• Lucy Ellen Moten

      Smith & Bousley (1875-01-01)
      According to Notable Black American Women, "Lucy Ellen Moten's strong influence as an educator of black school teachers changed Washington D.C.'s entire educational system." Moten was born in 1851 to free black parents in Virginia. They moved to Washington D.C. for better educational opportunities for her. She started out in Howard University's normal department before transferring to Salem Normal School in 1873. She graduated in 1875 and taught in schools before taking the position of principal at Miner Normal School, a training school for black elementary teachers.
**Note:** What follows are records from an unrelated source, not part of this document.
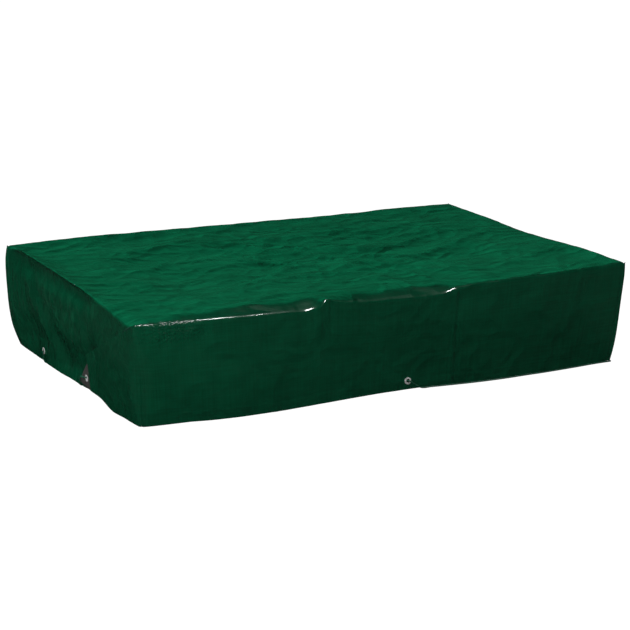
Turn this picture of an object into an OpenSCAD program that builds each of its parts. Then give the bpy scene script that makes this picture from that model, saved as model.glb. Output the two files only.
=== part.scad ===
// Rectangular timber sandbox with a perimeter seat, filled with sand, under a
// loose woven tarpaulin cover. A cord threaded through the cover's eyelets
// gathers its hem. X runs along the length, -Y is the front, +Z is up, and the
// origin is on the ground under the middle of the box. Millimetres.

/* [Timber frame] */
// Length of the plank walls, outside to outside
frame_l = 1310; // [1000:10:1700]
// Width of the plank walls, outside to outside
frame_w = 828; // [640:10:1100]
// Thickness of a wall plank
plank_t = 28; // [22:1:36]
// Height of one plank; the walls are two planks high
plank_h = 125; // [95:1:150]
// Side of a square corner post
post_s = 45; // [38:1:60]
// Width of the cleat that ties the two planks at mid length
cleat_w = 60; // [40:1:90]
// Thickness of the cleat
cleat_t = 20; // [16:1:30]
// Rounding of the long edges of every board
board_r = 3; // [1:0.5:6]

/* [Seat] */
// Width of a seat board
seat_w = 140; // [110:5:170]
// Thickness of a seat board
seat_t = 28; // [22:1:40]
// How far the seat stands out past the plank walls
seat_over = 21; // [15:1:45]

/* [Filling] */
// Thickness of the ground liner
liner_t = 1.5; // [1:0.5:3]
// Depth of the sand
sand_depth = 100; // [40:5:140]

/* [Screws] */
// Diameter of a screw's shank, and of the hole that it fills
screw_d = 5; // [4:0.5:6]
// Diameter of a screw's countersunk head
screw_head_d = 10; // [8:0.5:12]
// How far a wall or seat screw bites into the post
screw_bite = 32; // [20:1:36]

/* [Cover] */
// Thickness of the tarpaulin shell
sheet_t = 2; // [1.5:0.5:3]
// How far the gathered hem leans in from the cover's top edge
hem_lean = 25; // [10:1:40]
// Room between the seat's edge and the hem, for the cover to lift off
hem_gap = 8; // [7.5:0.5:16]
// Room between the seat's top and the cover
rest_gap = 0.3; // [0.2:0.1:0.5]
// Height of the hem above the ground
hem_z = 6; // [5:1:20]
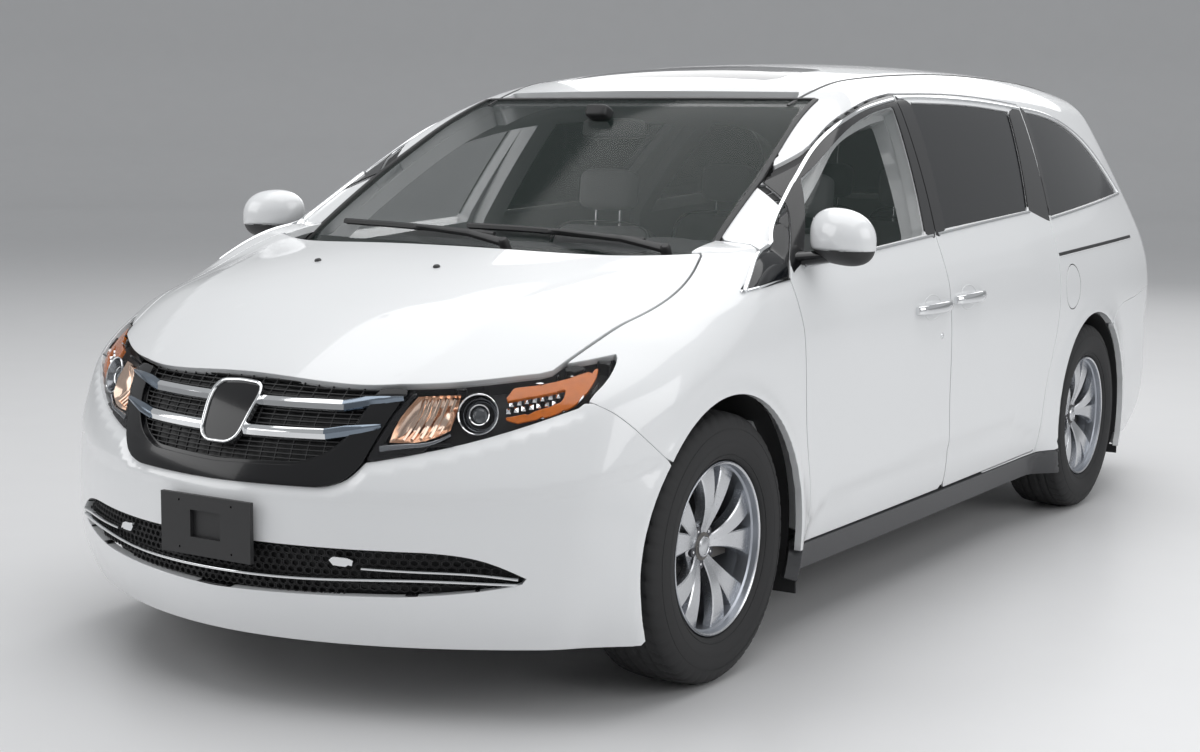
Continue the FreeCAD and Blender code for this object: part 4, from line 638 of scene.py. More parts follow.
def joined(*parts):
    """Several (vertices, directions, triangles, quads) as one."""
    shifts = np.cumsum([0] + [len(part[0]) for part in parts[:-1]])
    directions = None if parts[0][1] is None else np.concatenate([part[1] for part in parts])
    triangles, quads = (np.concatenate([part[k] + shift for part, shift in zip(parts, shifts)]) for k in (2, 3))
    return np.concatenate([part[0] for part in parts]), directions, triangles, quads


def flipped(part):
    """The same part on the other side."""
    v, d, t, q = part
    return v * (-1, 1, 1), None if d is None else d * (-1, 1, 1), t[:, ::-1], q[:, ::-1]


def place(points):
    """From axle-based places to the frame."""
    moved = np.array(points, float)
    moved[..., 1] += AXLE_Y
    return moved


def add_part(name, part, material, body=BODY, replaces=None, angle=38):
    """One mesh on a body, shaded along its own directions, or else smooth but for edges sharper than an angle."""
    vertices, directions, triangles, quads = part
    mesh = bpy.data.meshes.new(name)
    triangles = np.asarray(triangles, np.int32).reshape(-1, 3)
    quads = np.asarray(quads, np.int32).reshape(-1, 4)
    loops = np.concatenate([triangles.ravel(), quads.ravel()])
    starts = np.concatenate([np.arange(len(triangles)) * 3, len(triangles) * 3 + np.arange(len(quads)) * 4])
    mesh.vertices.add(len(vertices))
    mesh.vertices.foreach_set("co", place(vertices).astype(np.float32).ravel())
    mesh.loops.add(len(loops))
    mesh.loops.foreach_set("vertex_index", loops.astype(np.int32))
    mesh.polygons.add(len(starts))
    mesh.polygons.foreach_set("loop_start", starts.astype(np.int32))
    mesh.update(calc_edges=True)
    mesh.validate()
    mesh.polygons.foreach_set("use_smooth", np.ones(len(mesh.polygons), bool))
    if directions is not None:
        mesh.normals_split_custom_set_from_vertices(np.asarray(directions, float).tolist())
    piece = bpy.data.objects.new(name, mesh)
    bpy.context.scene.collection.objects.link(piece)
    mesh.materials.append(material)
    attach(piece, body)
    if replaces:
        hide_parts(replaces)
    if directions is None and angle:
        mesh.set_sharp_from_angle(angle=math.radians(angle))
    return piece


def add_both(name, part, material, bodies=(BODY, BODY), replaces="", angle=38):
    """A left piece and its mirror image on the right."""
    for side, body, shape in (("left", bodies[0], part), ("right", bodies[1], flipped(part))):
        add_part(name + "_" + side, shape, material, body, replaces.replace("left", side), angle)


# Panel outlines: side views as (Y, Z), front and rear views as (X, Z), plan views as (X, Y)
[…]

In 1894, she began study at the Howard University Medical School, where she received her M.D. in 1897. She then expanded Miner's curriculum to include coursework on health and hygiene. Miner's graduates were sought by state superintendents throughout the country. Moten left Miner in 1920; it is now part of the University of District Columbia. She died in 1933. There is a Washington, D.C. elementary school that bears her name.
    • Mary Edwina Harris

      Bousley & Moulton (1874-01-01)
      Mary Edwina Harris "Winnie" was a member of Class 37 from Freetown. She entered on August 30, 1872 and graduated on July 7,1874. She taught in Leadville, Colorado, which was one of the world's largest silver camps at the time. It was also home to outlaw Doc Holliday and was the scene of a major mining strike in the 1890s. Winnie married William Thompson of Leadville, Colorado.
    • The Salem Normal School Class of 1886

      Alden, A.E. (1886-01-01)
      Group portrait of the SNS Class of 1886 standing at the entrance to the school building.